Are You Good Without God?

Been quite a few "heavy" subjects lately. I'm afraid I can't apologize for too much - I feel convicted. I have a good-old-fashioned-Mormon "burning in my bosom." And it won't go away with Pepto.

I'll try to intersperse some more lighthearted posts from time to time. Like this one. But the name of this site - Emerging Christian - may be less and less accurate, at least from a merchandising standpoint. I'm less interested in how to "do church" in hip new ways. But I still think "emerging" is an accurate description for someone who is [at least] trying to evolve - to grow - to deconstruct and self-analyze. It may not always seem like I'm being self-critical when I talk about the failings of Western Christianity, but I really do see all of it as my own failings.

And so it goes.

Read this today - thought it was great!

NEW YORK (CNN) -- Some New Yorkers may want to reconsider exclaiming "Thank God" when arriving at their destination subway station beginning Monday. Or at least that's what a coalition of eight atheist organizations are hoping, having purchased a month-long campaign that will place their posters in a dozen busy subway stations throughout Manhattan.

The advertisements ask the question, written simply over an image of a blue sky with wispy white clouds: "A million New Yorkers are good without God. Are you?"

On October 26, a dozen bustling New York City subway stations will be adorned with the ads as "part of a coordinated multi-organizational advertising campaign designed to raise awareness about people who don't believe in a god", according to a statement from the group, the Big Apple Coalition of Reason.
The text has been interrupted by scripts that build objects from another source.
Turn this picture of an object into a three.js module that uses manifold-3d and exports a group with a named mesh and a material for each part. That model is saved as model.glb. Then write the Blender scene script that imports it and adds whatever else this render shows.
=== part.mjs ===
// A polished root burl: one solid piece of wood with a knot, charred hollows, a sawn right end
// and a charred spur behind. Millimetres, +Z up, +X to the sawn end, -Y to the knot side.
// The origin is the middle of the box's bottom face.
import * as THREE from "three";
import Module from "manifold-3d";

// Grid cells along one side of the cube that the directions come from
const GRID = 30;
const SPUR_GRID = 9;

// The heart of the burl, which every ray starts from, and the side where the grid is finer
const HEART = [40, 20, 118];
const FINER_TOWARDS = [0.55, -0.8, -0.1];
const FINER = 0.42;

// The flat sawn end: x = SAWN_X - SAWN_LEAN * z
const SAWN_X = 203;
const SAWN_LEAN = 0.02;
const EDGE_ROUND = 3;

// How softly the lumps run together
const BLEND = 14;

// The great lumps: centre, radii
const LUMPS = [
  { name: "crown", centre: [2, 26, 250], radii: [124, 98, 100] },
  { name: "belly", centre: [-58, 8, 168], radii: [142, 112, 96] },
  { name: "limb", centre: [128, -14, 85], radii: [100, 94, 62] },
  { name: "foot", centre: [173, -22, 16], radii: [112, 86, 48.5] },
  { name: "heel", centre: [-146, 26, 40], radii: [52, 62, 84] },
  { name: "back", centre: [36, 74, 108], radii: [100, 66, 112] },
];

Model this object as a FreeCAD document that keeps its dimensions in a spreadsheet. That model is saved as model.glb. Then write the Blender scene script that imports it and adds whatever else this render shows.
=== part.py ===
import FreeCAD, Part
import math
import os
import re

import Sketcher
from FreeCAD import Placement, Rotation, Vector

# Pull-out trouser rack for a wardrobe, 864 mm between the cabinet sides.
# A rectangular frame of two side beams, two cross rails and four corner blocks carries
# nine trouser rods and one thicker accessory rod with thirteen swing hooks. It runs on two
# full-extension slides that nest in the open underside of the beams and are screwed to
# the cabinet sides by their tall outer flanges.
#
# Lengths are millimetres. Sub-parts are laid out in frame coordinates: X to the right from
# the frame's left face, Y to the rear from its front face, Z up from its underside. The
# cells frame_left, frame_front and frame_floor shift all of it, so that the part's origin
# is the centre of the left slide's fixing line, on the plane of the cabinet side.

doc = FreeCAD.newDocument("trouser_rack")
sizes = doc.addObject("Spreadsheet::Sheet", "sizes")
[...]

I think it's ironic that atheists are actually lagging behind Christians... in the fundamentalist department. It's so natural (and sad) to mirror your "enemy" - to become what they are.

One of the key motives of this group is to raise awareness among the general public about atheism itself: that it's a viable option. And I think this is a healthy thing. Too many people subscribe to religion because it somehow equates to being a good person, being a patriotic American, being a savvy politician... these are not good reasons to call oneself Christian or any other religion for that matter. The sooner "religion" means something more than cultural affiliation or family ties, the sooner religions can be free to identify themselves by what they are rather than where they are.


Jubilee Oregon said...

Hi, Peter -

Great blog!

I edit the Jubilee Oregon blog and came across your comment. We would love to have you join us! We also invite congregations, synagogues, mosques, etc. to be part of our work. Please let us know if you are part of a congregation that would like to be a member congregation. This is an each one reach one effort that is not, as I can personally attest to, restricted to "believers."

Best of luck on your journey!


Sabio Lantz said...

So, Peter, you said, "Too many people subscribe to religion because it somehow equates to being a good person"

So what reason do you personally subscribe to religion. Or why do you feel people should ideally subscribe to religions.

Here are the common ones. Do you have others.

a) To become a better person
b) To feeling meaning in life
c) To get community
d) To get a career (Seminary types)
e) To help others
f) To gain status
e) To encourage the morals of their kids
f) To get healed
g) To go to heaven and avoid hell
h) To think of their dead loved ones as really alive in heaven -- to avoid pain of death of others
i) To acquire benefits in this life -- test scores, health, lover, money etc...
j) To become happier

I may have forgotten some common ones. I guess a few would say:
Z) To worship god because he deserves it

Anyway, what is yours, if there is something more noble than becoming a better person.

Existential Punk said...


Just finished a GREAT book and blogged about it about a former religion reporter for the LA Times, who was a christian, who lost his faith. My post, 'Why Do i Hang On?' talks about the book.


wsforten said...

I have personally submitted a response to this ad to more than fifty members of the Big Apple CoR. It can be viewed online at my website:

Peter said...

Ah, Sabio, I think you actually nailed it.

I said too many people "equate" belief in God with being a good person. You asked if "becoming a better person" was a reason to be religious. Becoming vs. equating. Belief in God (in my view) has nothing directly to do with being a good person. But belief in God CAN be a motivator to becoming a better person.

Is that a reason to believe in God? Maybe for some. I believe in God for a number of reasons. Meaning. Yes. A persistent, inner compulsion. Maybe. Questions that don't want resolving. A deep sense of awe and wonder at the beauty in our universe. A tugging at my heart toward a personalized deity I've conceptualized from childhood.

Awe and wonder can be satisfied with science alone for some, which I understand. Much of my experience is emotional and hyper-subjective. I get that too. I don't have much interest in debating God's existence because I'm not threatened by arguments of non-existence. Jesus didn't say, "Go out into the world and prove God exists."

Sabio, your list of toxic and selfish motives is important for all of us in faith-circles to be constantly aware of.